A kids costume parade can be a neat part of the evening. Besides being lots of fun for the kids, it's a great photo op for your future event marketing materials. Be sure to set a time in advance and include it in your advertising so that families who want to participate won't miss it.
Extras that add big fun!
Over the years we have added to the event and tried a number of fun extras. Here is a list of some of our favorites:
- Face painting is always a big hit and low cost, especially if you have artistic teens who are willing to volunteer time to be a part of the event. We like this kit.
- Hayrides are a lot of fun for kids. We did a pretty low tech version. First, it was hayless to cut down on potential allergies. We had a tractor attached to a trailer with wooden sides. It moved very slowly around the edge of the property.
- Pumpkin decorating is a great addition. We raised money for the local food bank by auctioning off the pumpkins afterward.
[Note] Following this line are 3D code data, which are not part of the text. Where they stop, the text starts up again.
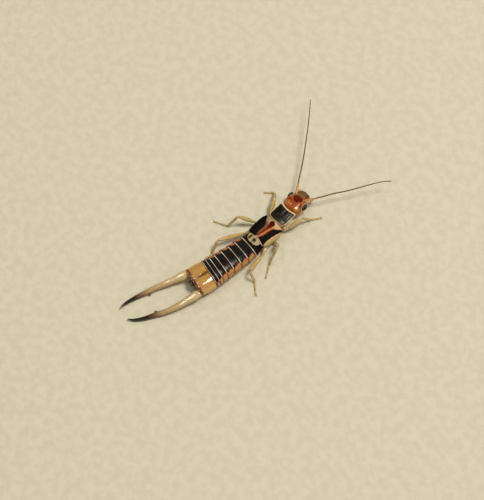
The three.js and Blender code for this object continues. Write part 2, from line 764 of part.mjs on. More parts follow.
/** The whole animal, moved so that the middle of its floor area is the origin. */
function makeEarwig() {
  const animal = new THREE.Group();
  addHead(animal);
  addThorax(animal);
  addAbdomen(animal);
  addLegs(animal);
  const bounds = new THREE.Box3().setFromObject(animal, true);
  const middle = bounds.getCenter(new THREE.Vector3());
  animal.position.set(-middle.x, -middle.y, -bounds.min.z);
  const earwig = new THREE.Group();
  earwig.name = 'shore_earwig';
  earwig.add(animal);
  return earwig;
}

export default makeEarwig();
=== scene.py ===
# %% [markdown]
# # A male shore earwig, life size
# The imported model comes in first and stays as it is, a fixed frame in metres. Every piece below is
# made in that same frame. Its places are written the way a drawing of an insect is read: x to the
# animal's left, y back along its midline from the hind edge of the wing covers, and z up from the
# floor, all in millimetres. One formula bends them along the curved body at the end, so that no
# piece has to be turned or fitted by hand.
# %% Load the frame
import math

import bpy
import numpy as np
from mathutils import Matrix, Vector


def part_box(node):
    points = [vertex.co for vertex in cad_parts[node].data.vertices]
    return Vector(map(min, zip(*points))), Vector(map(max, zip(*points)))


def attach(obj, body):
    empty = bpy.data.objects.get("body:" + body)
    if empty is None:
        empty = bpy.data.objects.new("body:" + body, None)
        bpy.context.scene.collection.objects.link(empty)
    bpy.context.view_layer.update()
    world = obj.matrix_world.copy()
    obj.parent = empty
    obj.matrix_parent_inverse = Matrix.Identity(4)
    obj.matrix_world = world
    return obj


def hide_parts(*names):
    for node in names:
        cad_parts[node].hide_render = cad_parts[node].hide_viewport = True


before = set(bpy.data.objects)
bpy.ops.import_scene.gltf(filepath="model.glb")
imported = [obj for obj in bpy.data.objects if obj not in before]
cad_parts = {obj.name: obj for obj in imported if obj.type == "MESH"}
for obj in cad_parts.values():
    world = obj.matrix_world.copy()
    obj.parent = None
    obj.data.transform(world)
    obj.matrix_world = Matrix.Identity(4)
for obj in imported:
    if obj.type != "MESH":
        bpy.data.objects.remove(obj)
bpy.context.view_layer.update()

MM = 0.001
SIDES = (("left", 1), ("right", -1))
print("frame:", len(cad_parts), "nodes")

# %% [markdown]
# ## Smooth courses
# The width or height of a living form changes smoothly along its length. A course takes a few stops
# of (place, size) and runs a smooth curve through them. The same rule shaped the solids, so the
# finer pieces here follow their outline exactly. Steps and hills are the other two soft rules.
# %% Courses, steps and hills


def course(stops):
    """A smooth curve through stops of (place, size), as a function of the place."""
    places, sizes = np.array(stops, float).T
    slopes = np.diff(sizes) / np.diff(places)
    leans = np.concatenate([slopes[:1], (slopes[1:] + slopes[:-1]) / 2, slopes[-1:]])

    def at(place):
        place = np.clip(place, places[0], places[-1])
        i = np.clip(np.searchsorted(places, place, side="right") - 1, 0, len(slopes) - 1)
        step = places[i + 1] - places[i]
        t = (place - places[i]) / step
        start = sizes[i] * (1 + 2 * t) * (1 - t) ** 2 + leans[i] * step * t * (1 - t) ** 2
        end = sizes[i + 1] * t * t * (3 - 2 * t) + leans[i + 1] * step * t * t * (t - 1)
        return start + end

    return at


def smooth(value, low, high):
    """0 at or below low, 1 at or above high, and a soft step between."""
    t = np.clip((value - low) / (high - low), 0, 1)
    return t * t * (3 - 2 * t)


def hill(value, middle, spread):
    """A rounded hill, 1 high, over its middle."""
    return np.exp(-(((value - middle) / spread) ** 2))


def net(down, across):
    """For every point of a sheet, its value down the rows and its value across them."""
    return np.meshgrid(down, across, indexing="ij")


def unit(vector):
    """The same direction, one long."""
    return vector / np.linalg.norm(vector)


# %% [markdown]
# ## The bent midline
# The animal curves gently to its left, one degree for each millimetre of its length, and its midline
# drifts a little to the sides. Plates are rigid, so each stands in a section of its own that is
# turned with the midline. Feelers, legs and forceps have their points bent one by one.
# %% From body coordinates to the model
BEND_PER_MM = math.radians(1.0)
midline_drift = course([(-9, 0.25), (-2, 0.22), (1.5, 0), (5, -0.15), (8, -0.3), (11, -0.28),
                        (21, -0.12)])


def bend(points):
    """Points in body coordinates, placed along the bent midline."""
    x, y, z = np.moveaxis(np.asarray(points, float), -1, 0)
    turn = BEND_PER_MM * y
    aside = x + midline_drift(y)
    radius = 1 / BEND_PER_MM
    across = radius * (1 - np.cos(turn)) + aside * np.cos(turn)
    back = radius * np.sin(turn) - aside * np.sin(turn)
    return np.stack([across, back, z], -1)


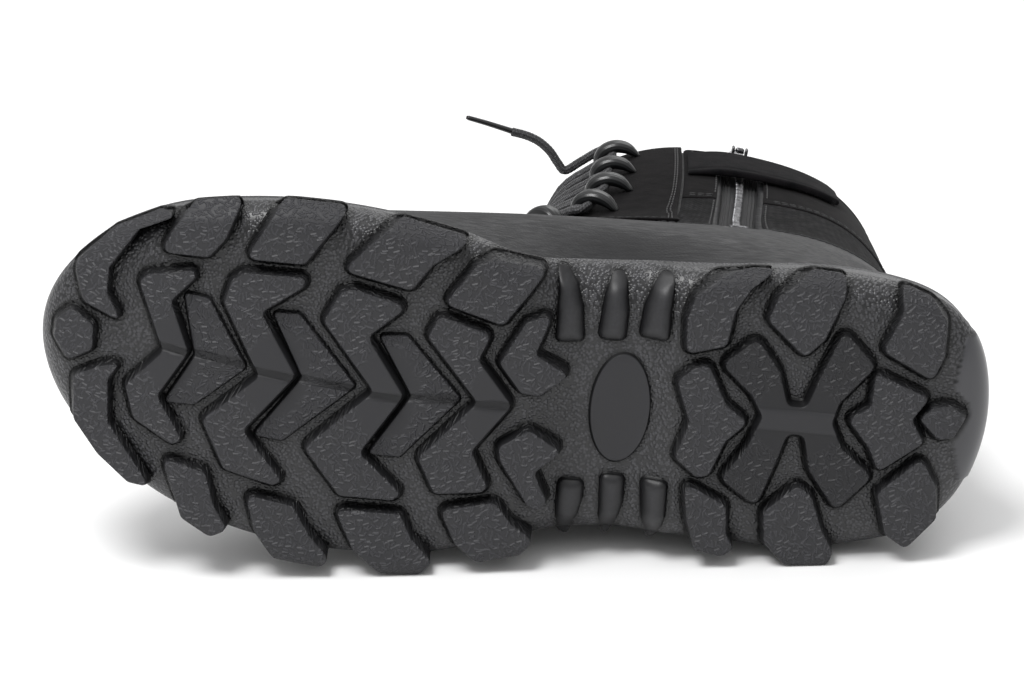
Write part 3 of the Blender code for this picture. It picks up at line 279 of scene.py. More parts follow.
def strokes(tree, cell_mm, seed):
    """Short strokes at random angles, one in each cell of the tread's plan."""
    plan = add_node(tree, "UVMap", uv_map="plan")
    plan = add_node(tree, "Mapping", {"Vector": plan, "Location": (seed, 2 * seed, 0)})
    inputs = {"Vector": plan, "Scale": per_mm(cell_mm), "Randomness": 0.9}
    cell = add_node(tree, "TexVoronoi", inputs, voronoi_dimensions="2D").node.outputs
    place = add_node(tree, "VectorMath", [plan, cell["Position"]], operation="SUBTRACT")
    chance = add_node(tree, "SeparateColor", [cell["Color"]])
    angle = add_node(tree, "Math", [chance, 2 * math.pi], operation="MULTIPLY")
    inputs = {"Vector": place, "Angle": angle}
    turned = add_node(tree, "VectorRotate", inputs, rotation_type="Z_AXIS")
    axes = add_node(tree, "SeparateXYZ", [turned]).node.outputs
    along, across = (add_node(tree, "Math", [axes[k]], operation="ABSOLUTE") for k in (0, 1))
    ends = (STROKE_MM * MM, (STROKE_MM + STROKE_END_MM) * MM)
    long = add_node(tree, "MapRange", [along, *ends, 1.0, 0.0])
    thin = add_node(tree, "MapRange", [across, 0.0, 2 * STROKE_HALF_WIDTH_MM * MM, 1.0, 0.0])
    return add_node(tree, "Math", [long, thin], operation="MULTIPLY")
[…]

In our case we had a preschool that provided the pumpkins and decorated them as a class. They were amazing!
- Invite the local fire department to be a part of your event. If their schedule allows, they love to be involved. Be sure to call early because October is fire prevention month and schedules tend to fill early.
- Bounce houses and big slides are always a crowd-pleaser. These tend to be overdone a bit, but still attract crowds. We found the slides a little easier to manage with the variety of ages that attend. Find a vendor that will staff their own inflatable to cut down on additional volunteers.
- One innovative idea that turned out to be a lot of fun was a maze made out of string and plastic. The string was tacked to wooden poles to make the maze. The plastic - think long rolls - was draped over the string. It was positioned higher than most of the little heads so it was challenging. The kids loved it!
That's it! Hope you found this guide helpful for your event. Have you helped host a Trunk or Treat? What worked well for you?